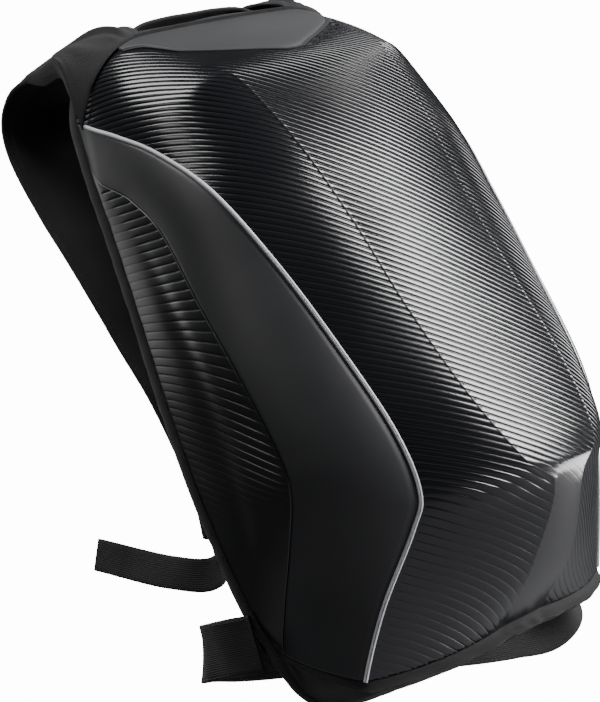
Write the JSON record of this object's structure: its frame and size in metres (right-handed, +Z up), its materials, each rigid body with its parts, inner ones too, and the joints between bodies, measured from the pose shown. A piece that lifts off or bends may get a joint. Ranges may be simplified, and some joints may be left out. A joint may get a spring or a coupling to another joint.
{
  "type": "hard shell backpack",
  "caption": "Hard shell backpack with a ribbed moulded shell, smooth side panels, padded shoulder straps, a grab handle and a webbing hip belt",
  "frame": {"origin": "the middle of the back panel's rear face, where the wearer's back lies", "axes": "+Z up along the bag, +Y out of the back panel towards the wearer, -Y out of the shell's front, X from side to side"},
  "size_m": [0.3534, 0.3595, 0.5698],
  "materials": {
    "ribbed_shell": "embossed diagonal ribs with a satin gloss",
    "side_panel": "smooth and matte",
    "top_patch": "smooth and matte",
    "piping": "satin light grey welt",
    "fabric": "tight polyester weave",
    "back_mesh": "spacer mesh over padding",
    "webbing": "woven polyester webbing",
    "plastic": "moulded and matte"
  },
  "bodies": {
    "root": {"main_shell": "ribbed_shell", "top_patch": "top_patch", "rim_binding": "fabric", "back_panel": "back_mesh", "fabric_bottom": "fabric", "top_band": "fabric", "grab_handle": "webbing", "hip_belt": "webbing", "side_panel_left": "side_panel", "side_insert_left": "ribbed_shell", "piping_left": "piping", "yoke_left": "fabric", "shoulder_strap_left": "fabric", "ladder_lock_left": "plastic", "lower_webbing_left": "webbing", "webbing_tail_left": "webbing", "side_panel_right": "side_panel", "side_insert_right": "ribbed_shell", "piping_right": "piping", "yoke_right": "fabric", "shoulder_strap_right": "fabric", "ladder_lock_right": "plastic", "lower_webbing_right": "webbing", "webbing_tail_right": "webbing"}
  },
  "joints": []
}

WHAT THIS TASK INVOLVES – Output all of the material, please, exactly as it stands.

COMPLETED TASK –
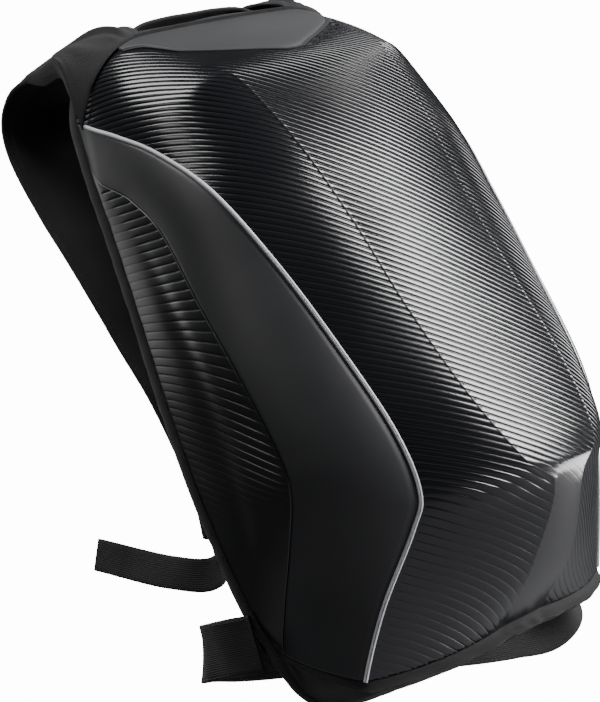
Write the JSON record of this object's structure: its frame and size in metres (right-handed, +Z up), its materials, each rigid body with its parts, inner ones too, and the joints between bodies, measured from the pose shown. A piece that lifts off or bends may get a joint. Ranges may be simplified, and some joints may be left out. A joint may get a spring or a coupling to another joint.
{
  "type": "hard shell backpack",
  "caption": "Hard shell backpack with a ribbed moulded shell, smooth side panels, padded shoulder straps, a grab handle and a webbing hip belt",
  "frame": {"origin": "the middle of the back panel's rear face, where the wearer's back lies", "axes": "+Z up along the bag, +Y out of the back panel towards the wearer, -Y out of the shell's front, X from side to side"},
  "size_m": [0.3534, 0.3595, 0.5698],
  "materials": {
    "ribbed_shell": "embossed diagonal ribs with a satin gloss",
    "side_panel": "smooth and matte",
    "top_patch": "smooth and matte",
    "piping": "satin light grey welt",
    "fabric": "tight polyester weave",
    "back_mesh": "spacer mesh over padding",
    "webbing": "woven polyester webbing",
    "plastic": "moulded and matte"
  },
  "bodies": {
    "root": {"main_shell": "ribbed_shell", "top_patch": "top_patch", "rim_binding": "fabric", "back_panel": "back_mesh", "fabric_bottom": "fabric", "top_band": "fabric", "grab_handle": "webbing", "hip_belt": "webbing", "side_panel_left": "side_panel", "side_insert_left": "ribbed_shell", "piping_left": "piping", "yoke_left": "fabric", "shoulder_strap_left": "fabric", "ladder_lock_left": "plastic", "lower_webbing_left": "webbing", "webbing_tail_left": "webbing", "side_panel_right": "side_panel", "side_insert_right": "ribbed_shell", "piping_right": "piping", "yoke_right": "fabric", "shoulder_strap_right": "fabric", "ladder_lock_right": "plastic", "lower_webbing_right": "webbing", "webbing_tail_right": "webbing"}
  },
  "joints": []
}